TASK INSTRUCTIONS:
Count how many lines of the material hold "body". Respond with that number alone.

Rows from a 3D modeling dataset
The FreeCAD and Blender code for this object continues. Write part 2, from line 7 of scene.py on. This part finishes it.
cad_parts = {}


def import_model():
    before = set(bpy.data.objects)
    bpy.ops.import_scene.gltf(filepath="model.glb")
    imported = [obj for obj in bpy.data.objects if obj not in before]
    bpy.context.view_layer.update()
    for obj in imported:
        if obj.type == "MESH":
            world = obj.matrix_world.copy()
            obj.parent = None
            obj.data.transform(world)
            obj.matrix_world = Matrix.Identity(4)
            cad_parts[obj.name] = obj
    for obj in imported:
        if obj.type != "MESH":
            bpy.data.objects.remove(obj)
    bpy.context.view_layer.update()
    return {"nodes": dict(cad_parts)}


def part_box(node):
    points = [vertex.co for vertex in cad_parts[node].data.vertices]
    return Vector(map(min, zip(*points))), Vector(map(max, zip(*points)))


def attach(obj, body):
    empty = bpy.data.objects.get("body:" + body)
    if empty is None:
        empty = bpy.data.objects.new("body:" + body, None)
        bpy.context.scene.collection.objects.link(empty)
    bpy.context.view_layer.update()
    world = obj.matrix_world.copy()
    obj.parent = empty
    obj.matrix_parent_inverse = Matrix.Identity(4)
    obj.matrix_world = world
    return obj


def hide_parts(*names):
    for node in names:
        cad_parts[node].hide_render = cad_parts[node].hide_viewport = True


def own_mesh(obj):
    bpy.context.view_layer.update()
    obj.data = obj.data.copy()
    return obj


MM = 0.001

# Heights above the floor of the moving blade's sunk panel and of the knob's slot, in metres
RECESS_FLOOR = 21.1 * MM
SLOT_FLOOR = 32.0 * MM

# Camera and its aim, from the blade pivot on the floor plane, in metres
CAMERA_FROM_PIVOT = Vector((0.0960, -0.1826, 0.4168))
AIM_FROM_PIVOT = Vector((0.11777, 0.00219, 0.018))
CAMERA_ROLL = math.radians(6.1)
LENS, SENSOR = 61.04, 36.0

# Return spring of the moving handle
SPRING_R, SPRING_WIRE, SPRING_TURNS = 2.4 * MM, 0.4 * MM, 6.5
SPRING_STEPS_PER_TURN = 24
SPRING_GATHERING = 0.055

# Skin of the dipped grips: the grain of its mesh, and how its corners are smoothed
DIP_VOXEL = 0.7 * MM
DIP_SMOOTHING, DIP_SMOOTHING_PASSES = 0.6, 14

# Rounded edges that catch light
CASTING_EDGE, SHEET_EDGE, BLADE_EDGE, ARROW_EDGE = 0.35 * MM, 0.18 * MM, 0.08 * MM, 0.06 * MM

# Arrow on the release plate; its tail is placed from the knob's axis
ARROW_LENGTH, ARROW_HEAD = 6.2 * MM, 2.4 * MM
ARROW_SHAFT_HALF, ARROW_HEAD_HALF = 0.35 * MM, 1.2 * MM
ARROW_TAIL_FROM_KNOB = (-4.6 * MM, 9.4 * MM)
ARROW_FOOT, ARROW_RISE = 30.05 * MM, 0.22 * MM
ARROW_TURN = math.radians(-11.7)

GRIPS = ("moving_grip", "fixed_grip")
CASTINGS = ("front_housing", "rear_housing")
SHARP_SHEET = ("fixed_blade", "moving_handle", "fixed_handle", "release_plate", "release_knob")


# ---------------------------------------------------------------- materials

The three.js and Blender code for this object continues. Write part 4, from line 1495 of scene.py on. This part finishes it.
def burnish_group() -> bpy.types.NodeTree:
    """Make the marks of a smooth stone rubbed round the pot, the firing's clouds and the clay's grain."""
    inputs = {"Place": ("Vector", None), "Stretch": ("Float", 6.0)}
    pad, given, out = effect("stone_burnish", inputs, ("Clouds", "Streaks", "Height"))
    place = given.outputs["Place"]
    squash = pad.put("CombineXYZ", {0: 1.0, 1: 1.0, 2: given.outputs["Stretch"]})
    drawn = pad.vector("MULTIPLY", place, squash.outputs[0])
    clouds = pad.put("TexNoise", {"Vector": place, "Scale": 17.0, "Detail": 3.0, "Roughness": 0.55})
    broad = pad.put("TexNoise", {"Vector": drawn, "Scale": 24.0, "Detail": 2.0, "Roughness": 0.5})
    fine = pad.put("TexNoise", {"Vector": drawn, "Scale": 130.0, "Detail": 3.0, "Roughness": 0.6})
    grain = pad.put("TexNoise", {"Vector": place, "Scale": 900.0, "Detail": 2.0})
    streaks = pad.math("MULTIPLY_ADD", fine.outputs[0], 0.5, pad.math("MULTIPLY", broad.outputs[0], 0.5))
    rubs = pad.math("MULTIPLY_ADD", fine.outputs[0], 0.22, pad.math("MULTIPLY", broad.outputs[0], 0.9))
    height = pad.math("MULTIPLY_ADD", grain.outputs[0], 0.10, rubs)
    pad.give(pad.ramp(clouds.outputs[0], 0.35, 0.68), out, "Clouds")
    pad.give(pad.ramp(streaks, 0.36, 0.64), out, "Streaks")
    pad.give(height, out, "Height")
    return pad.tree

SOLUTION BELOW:
3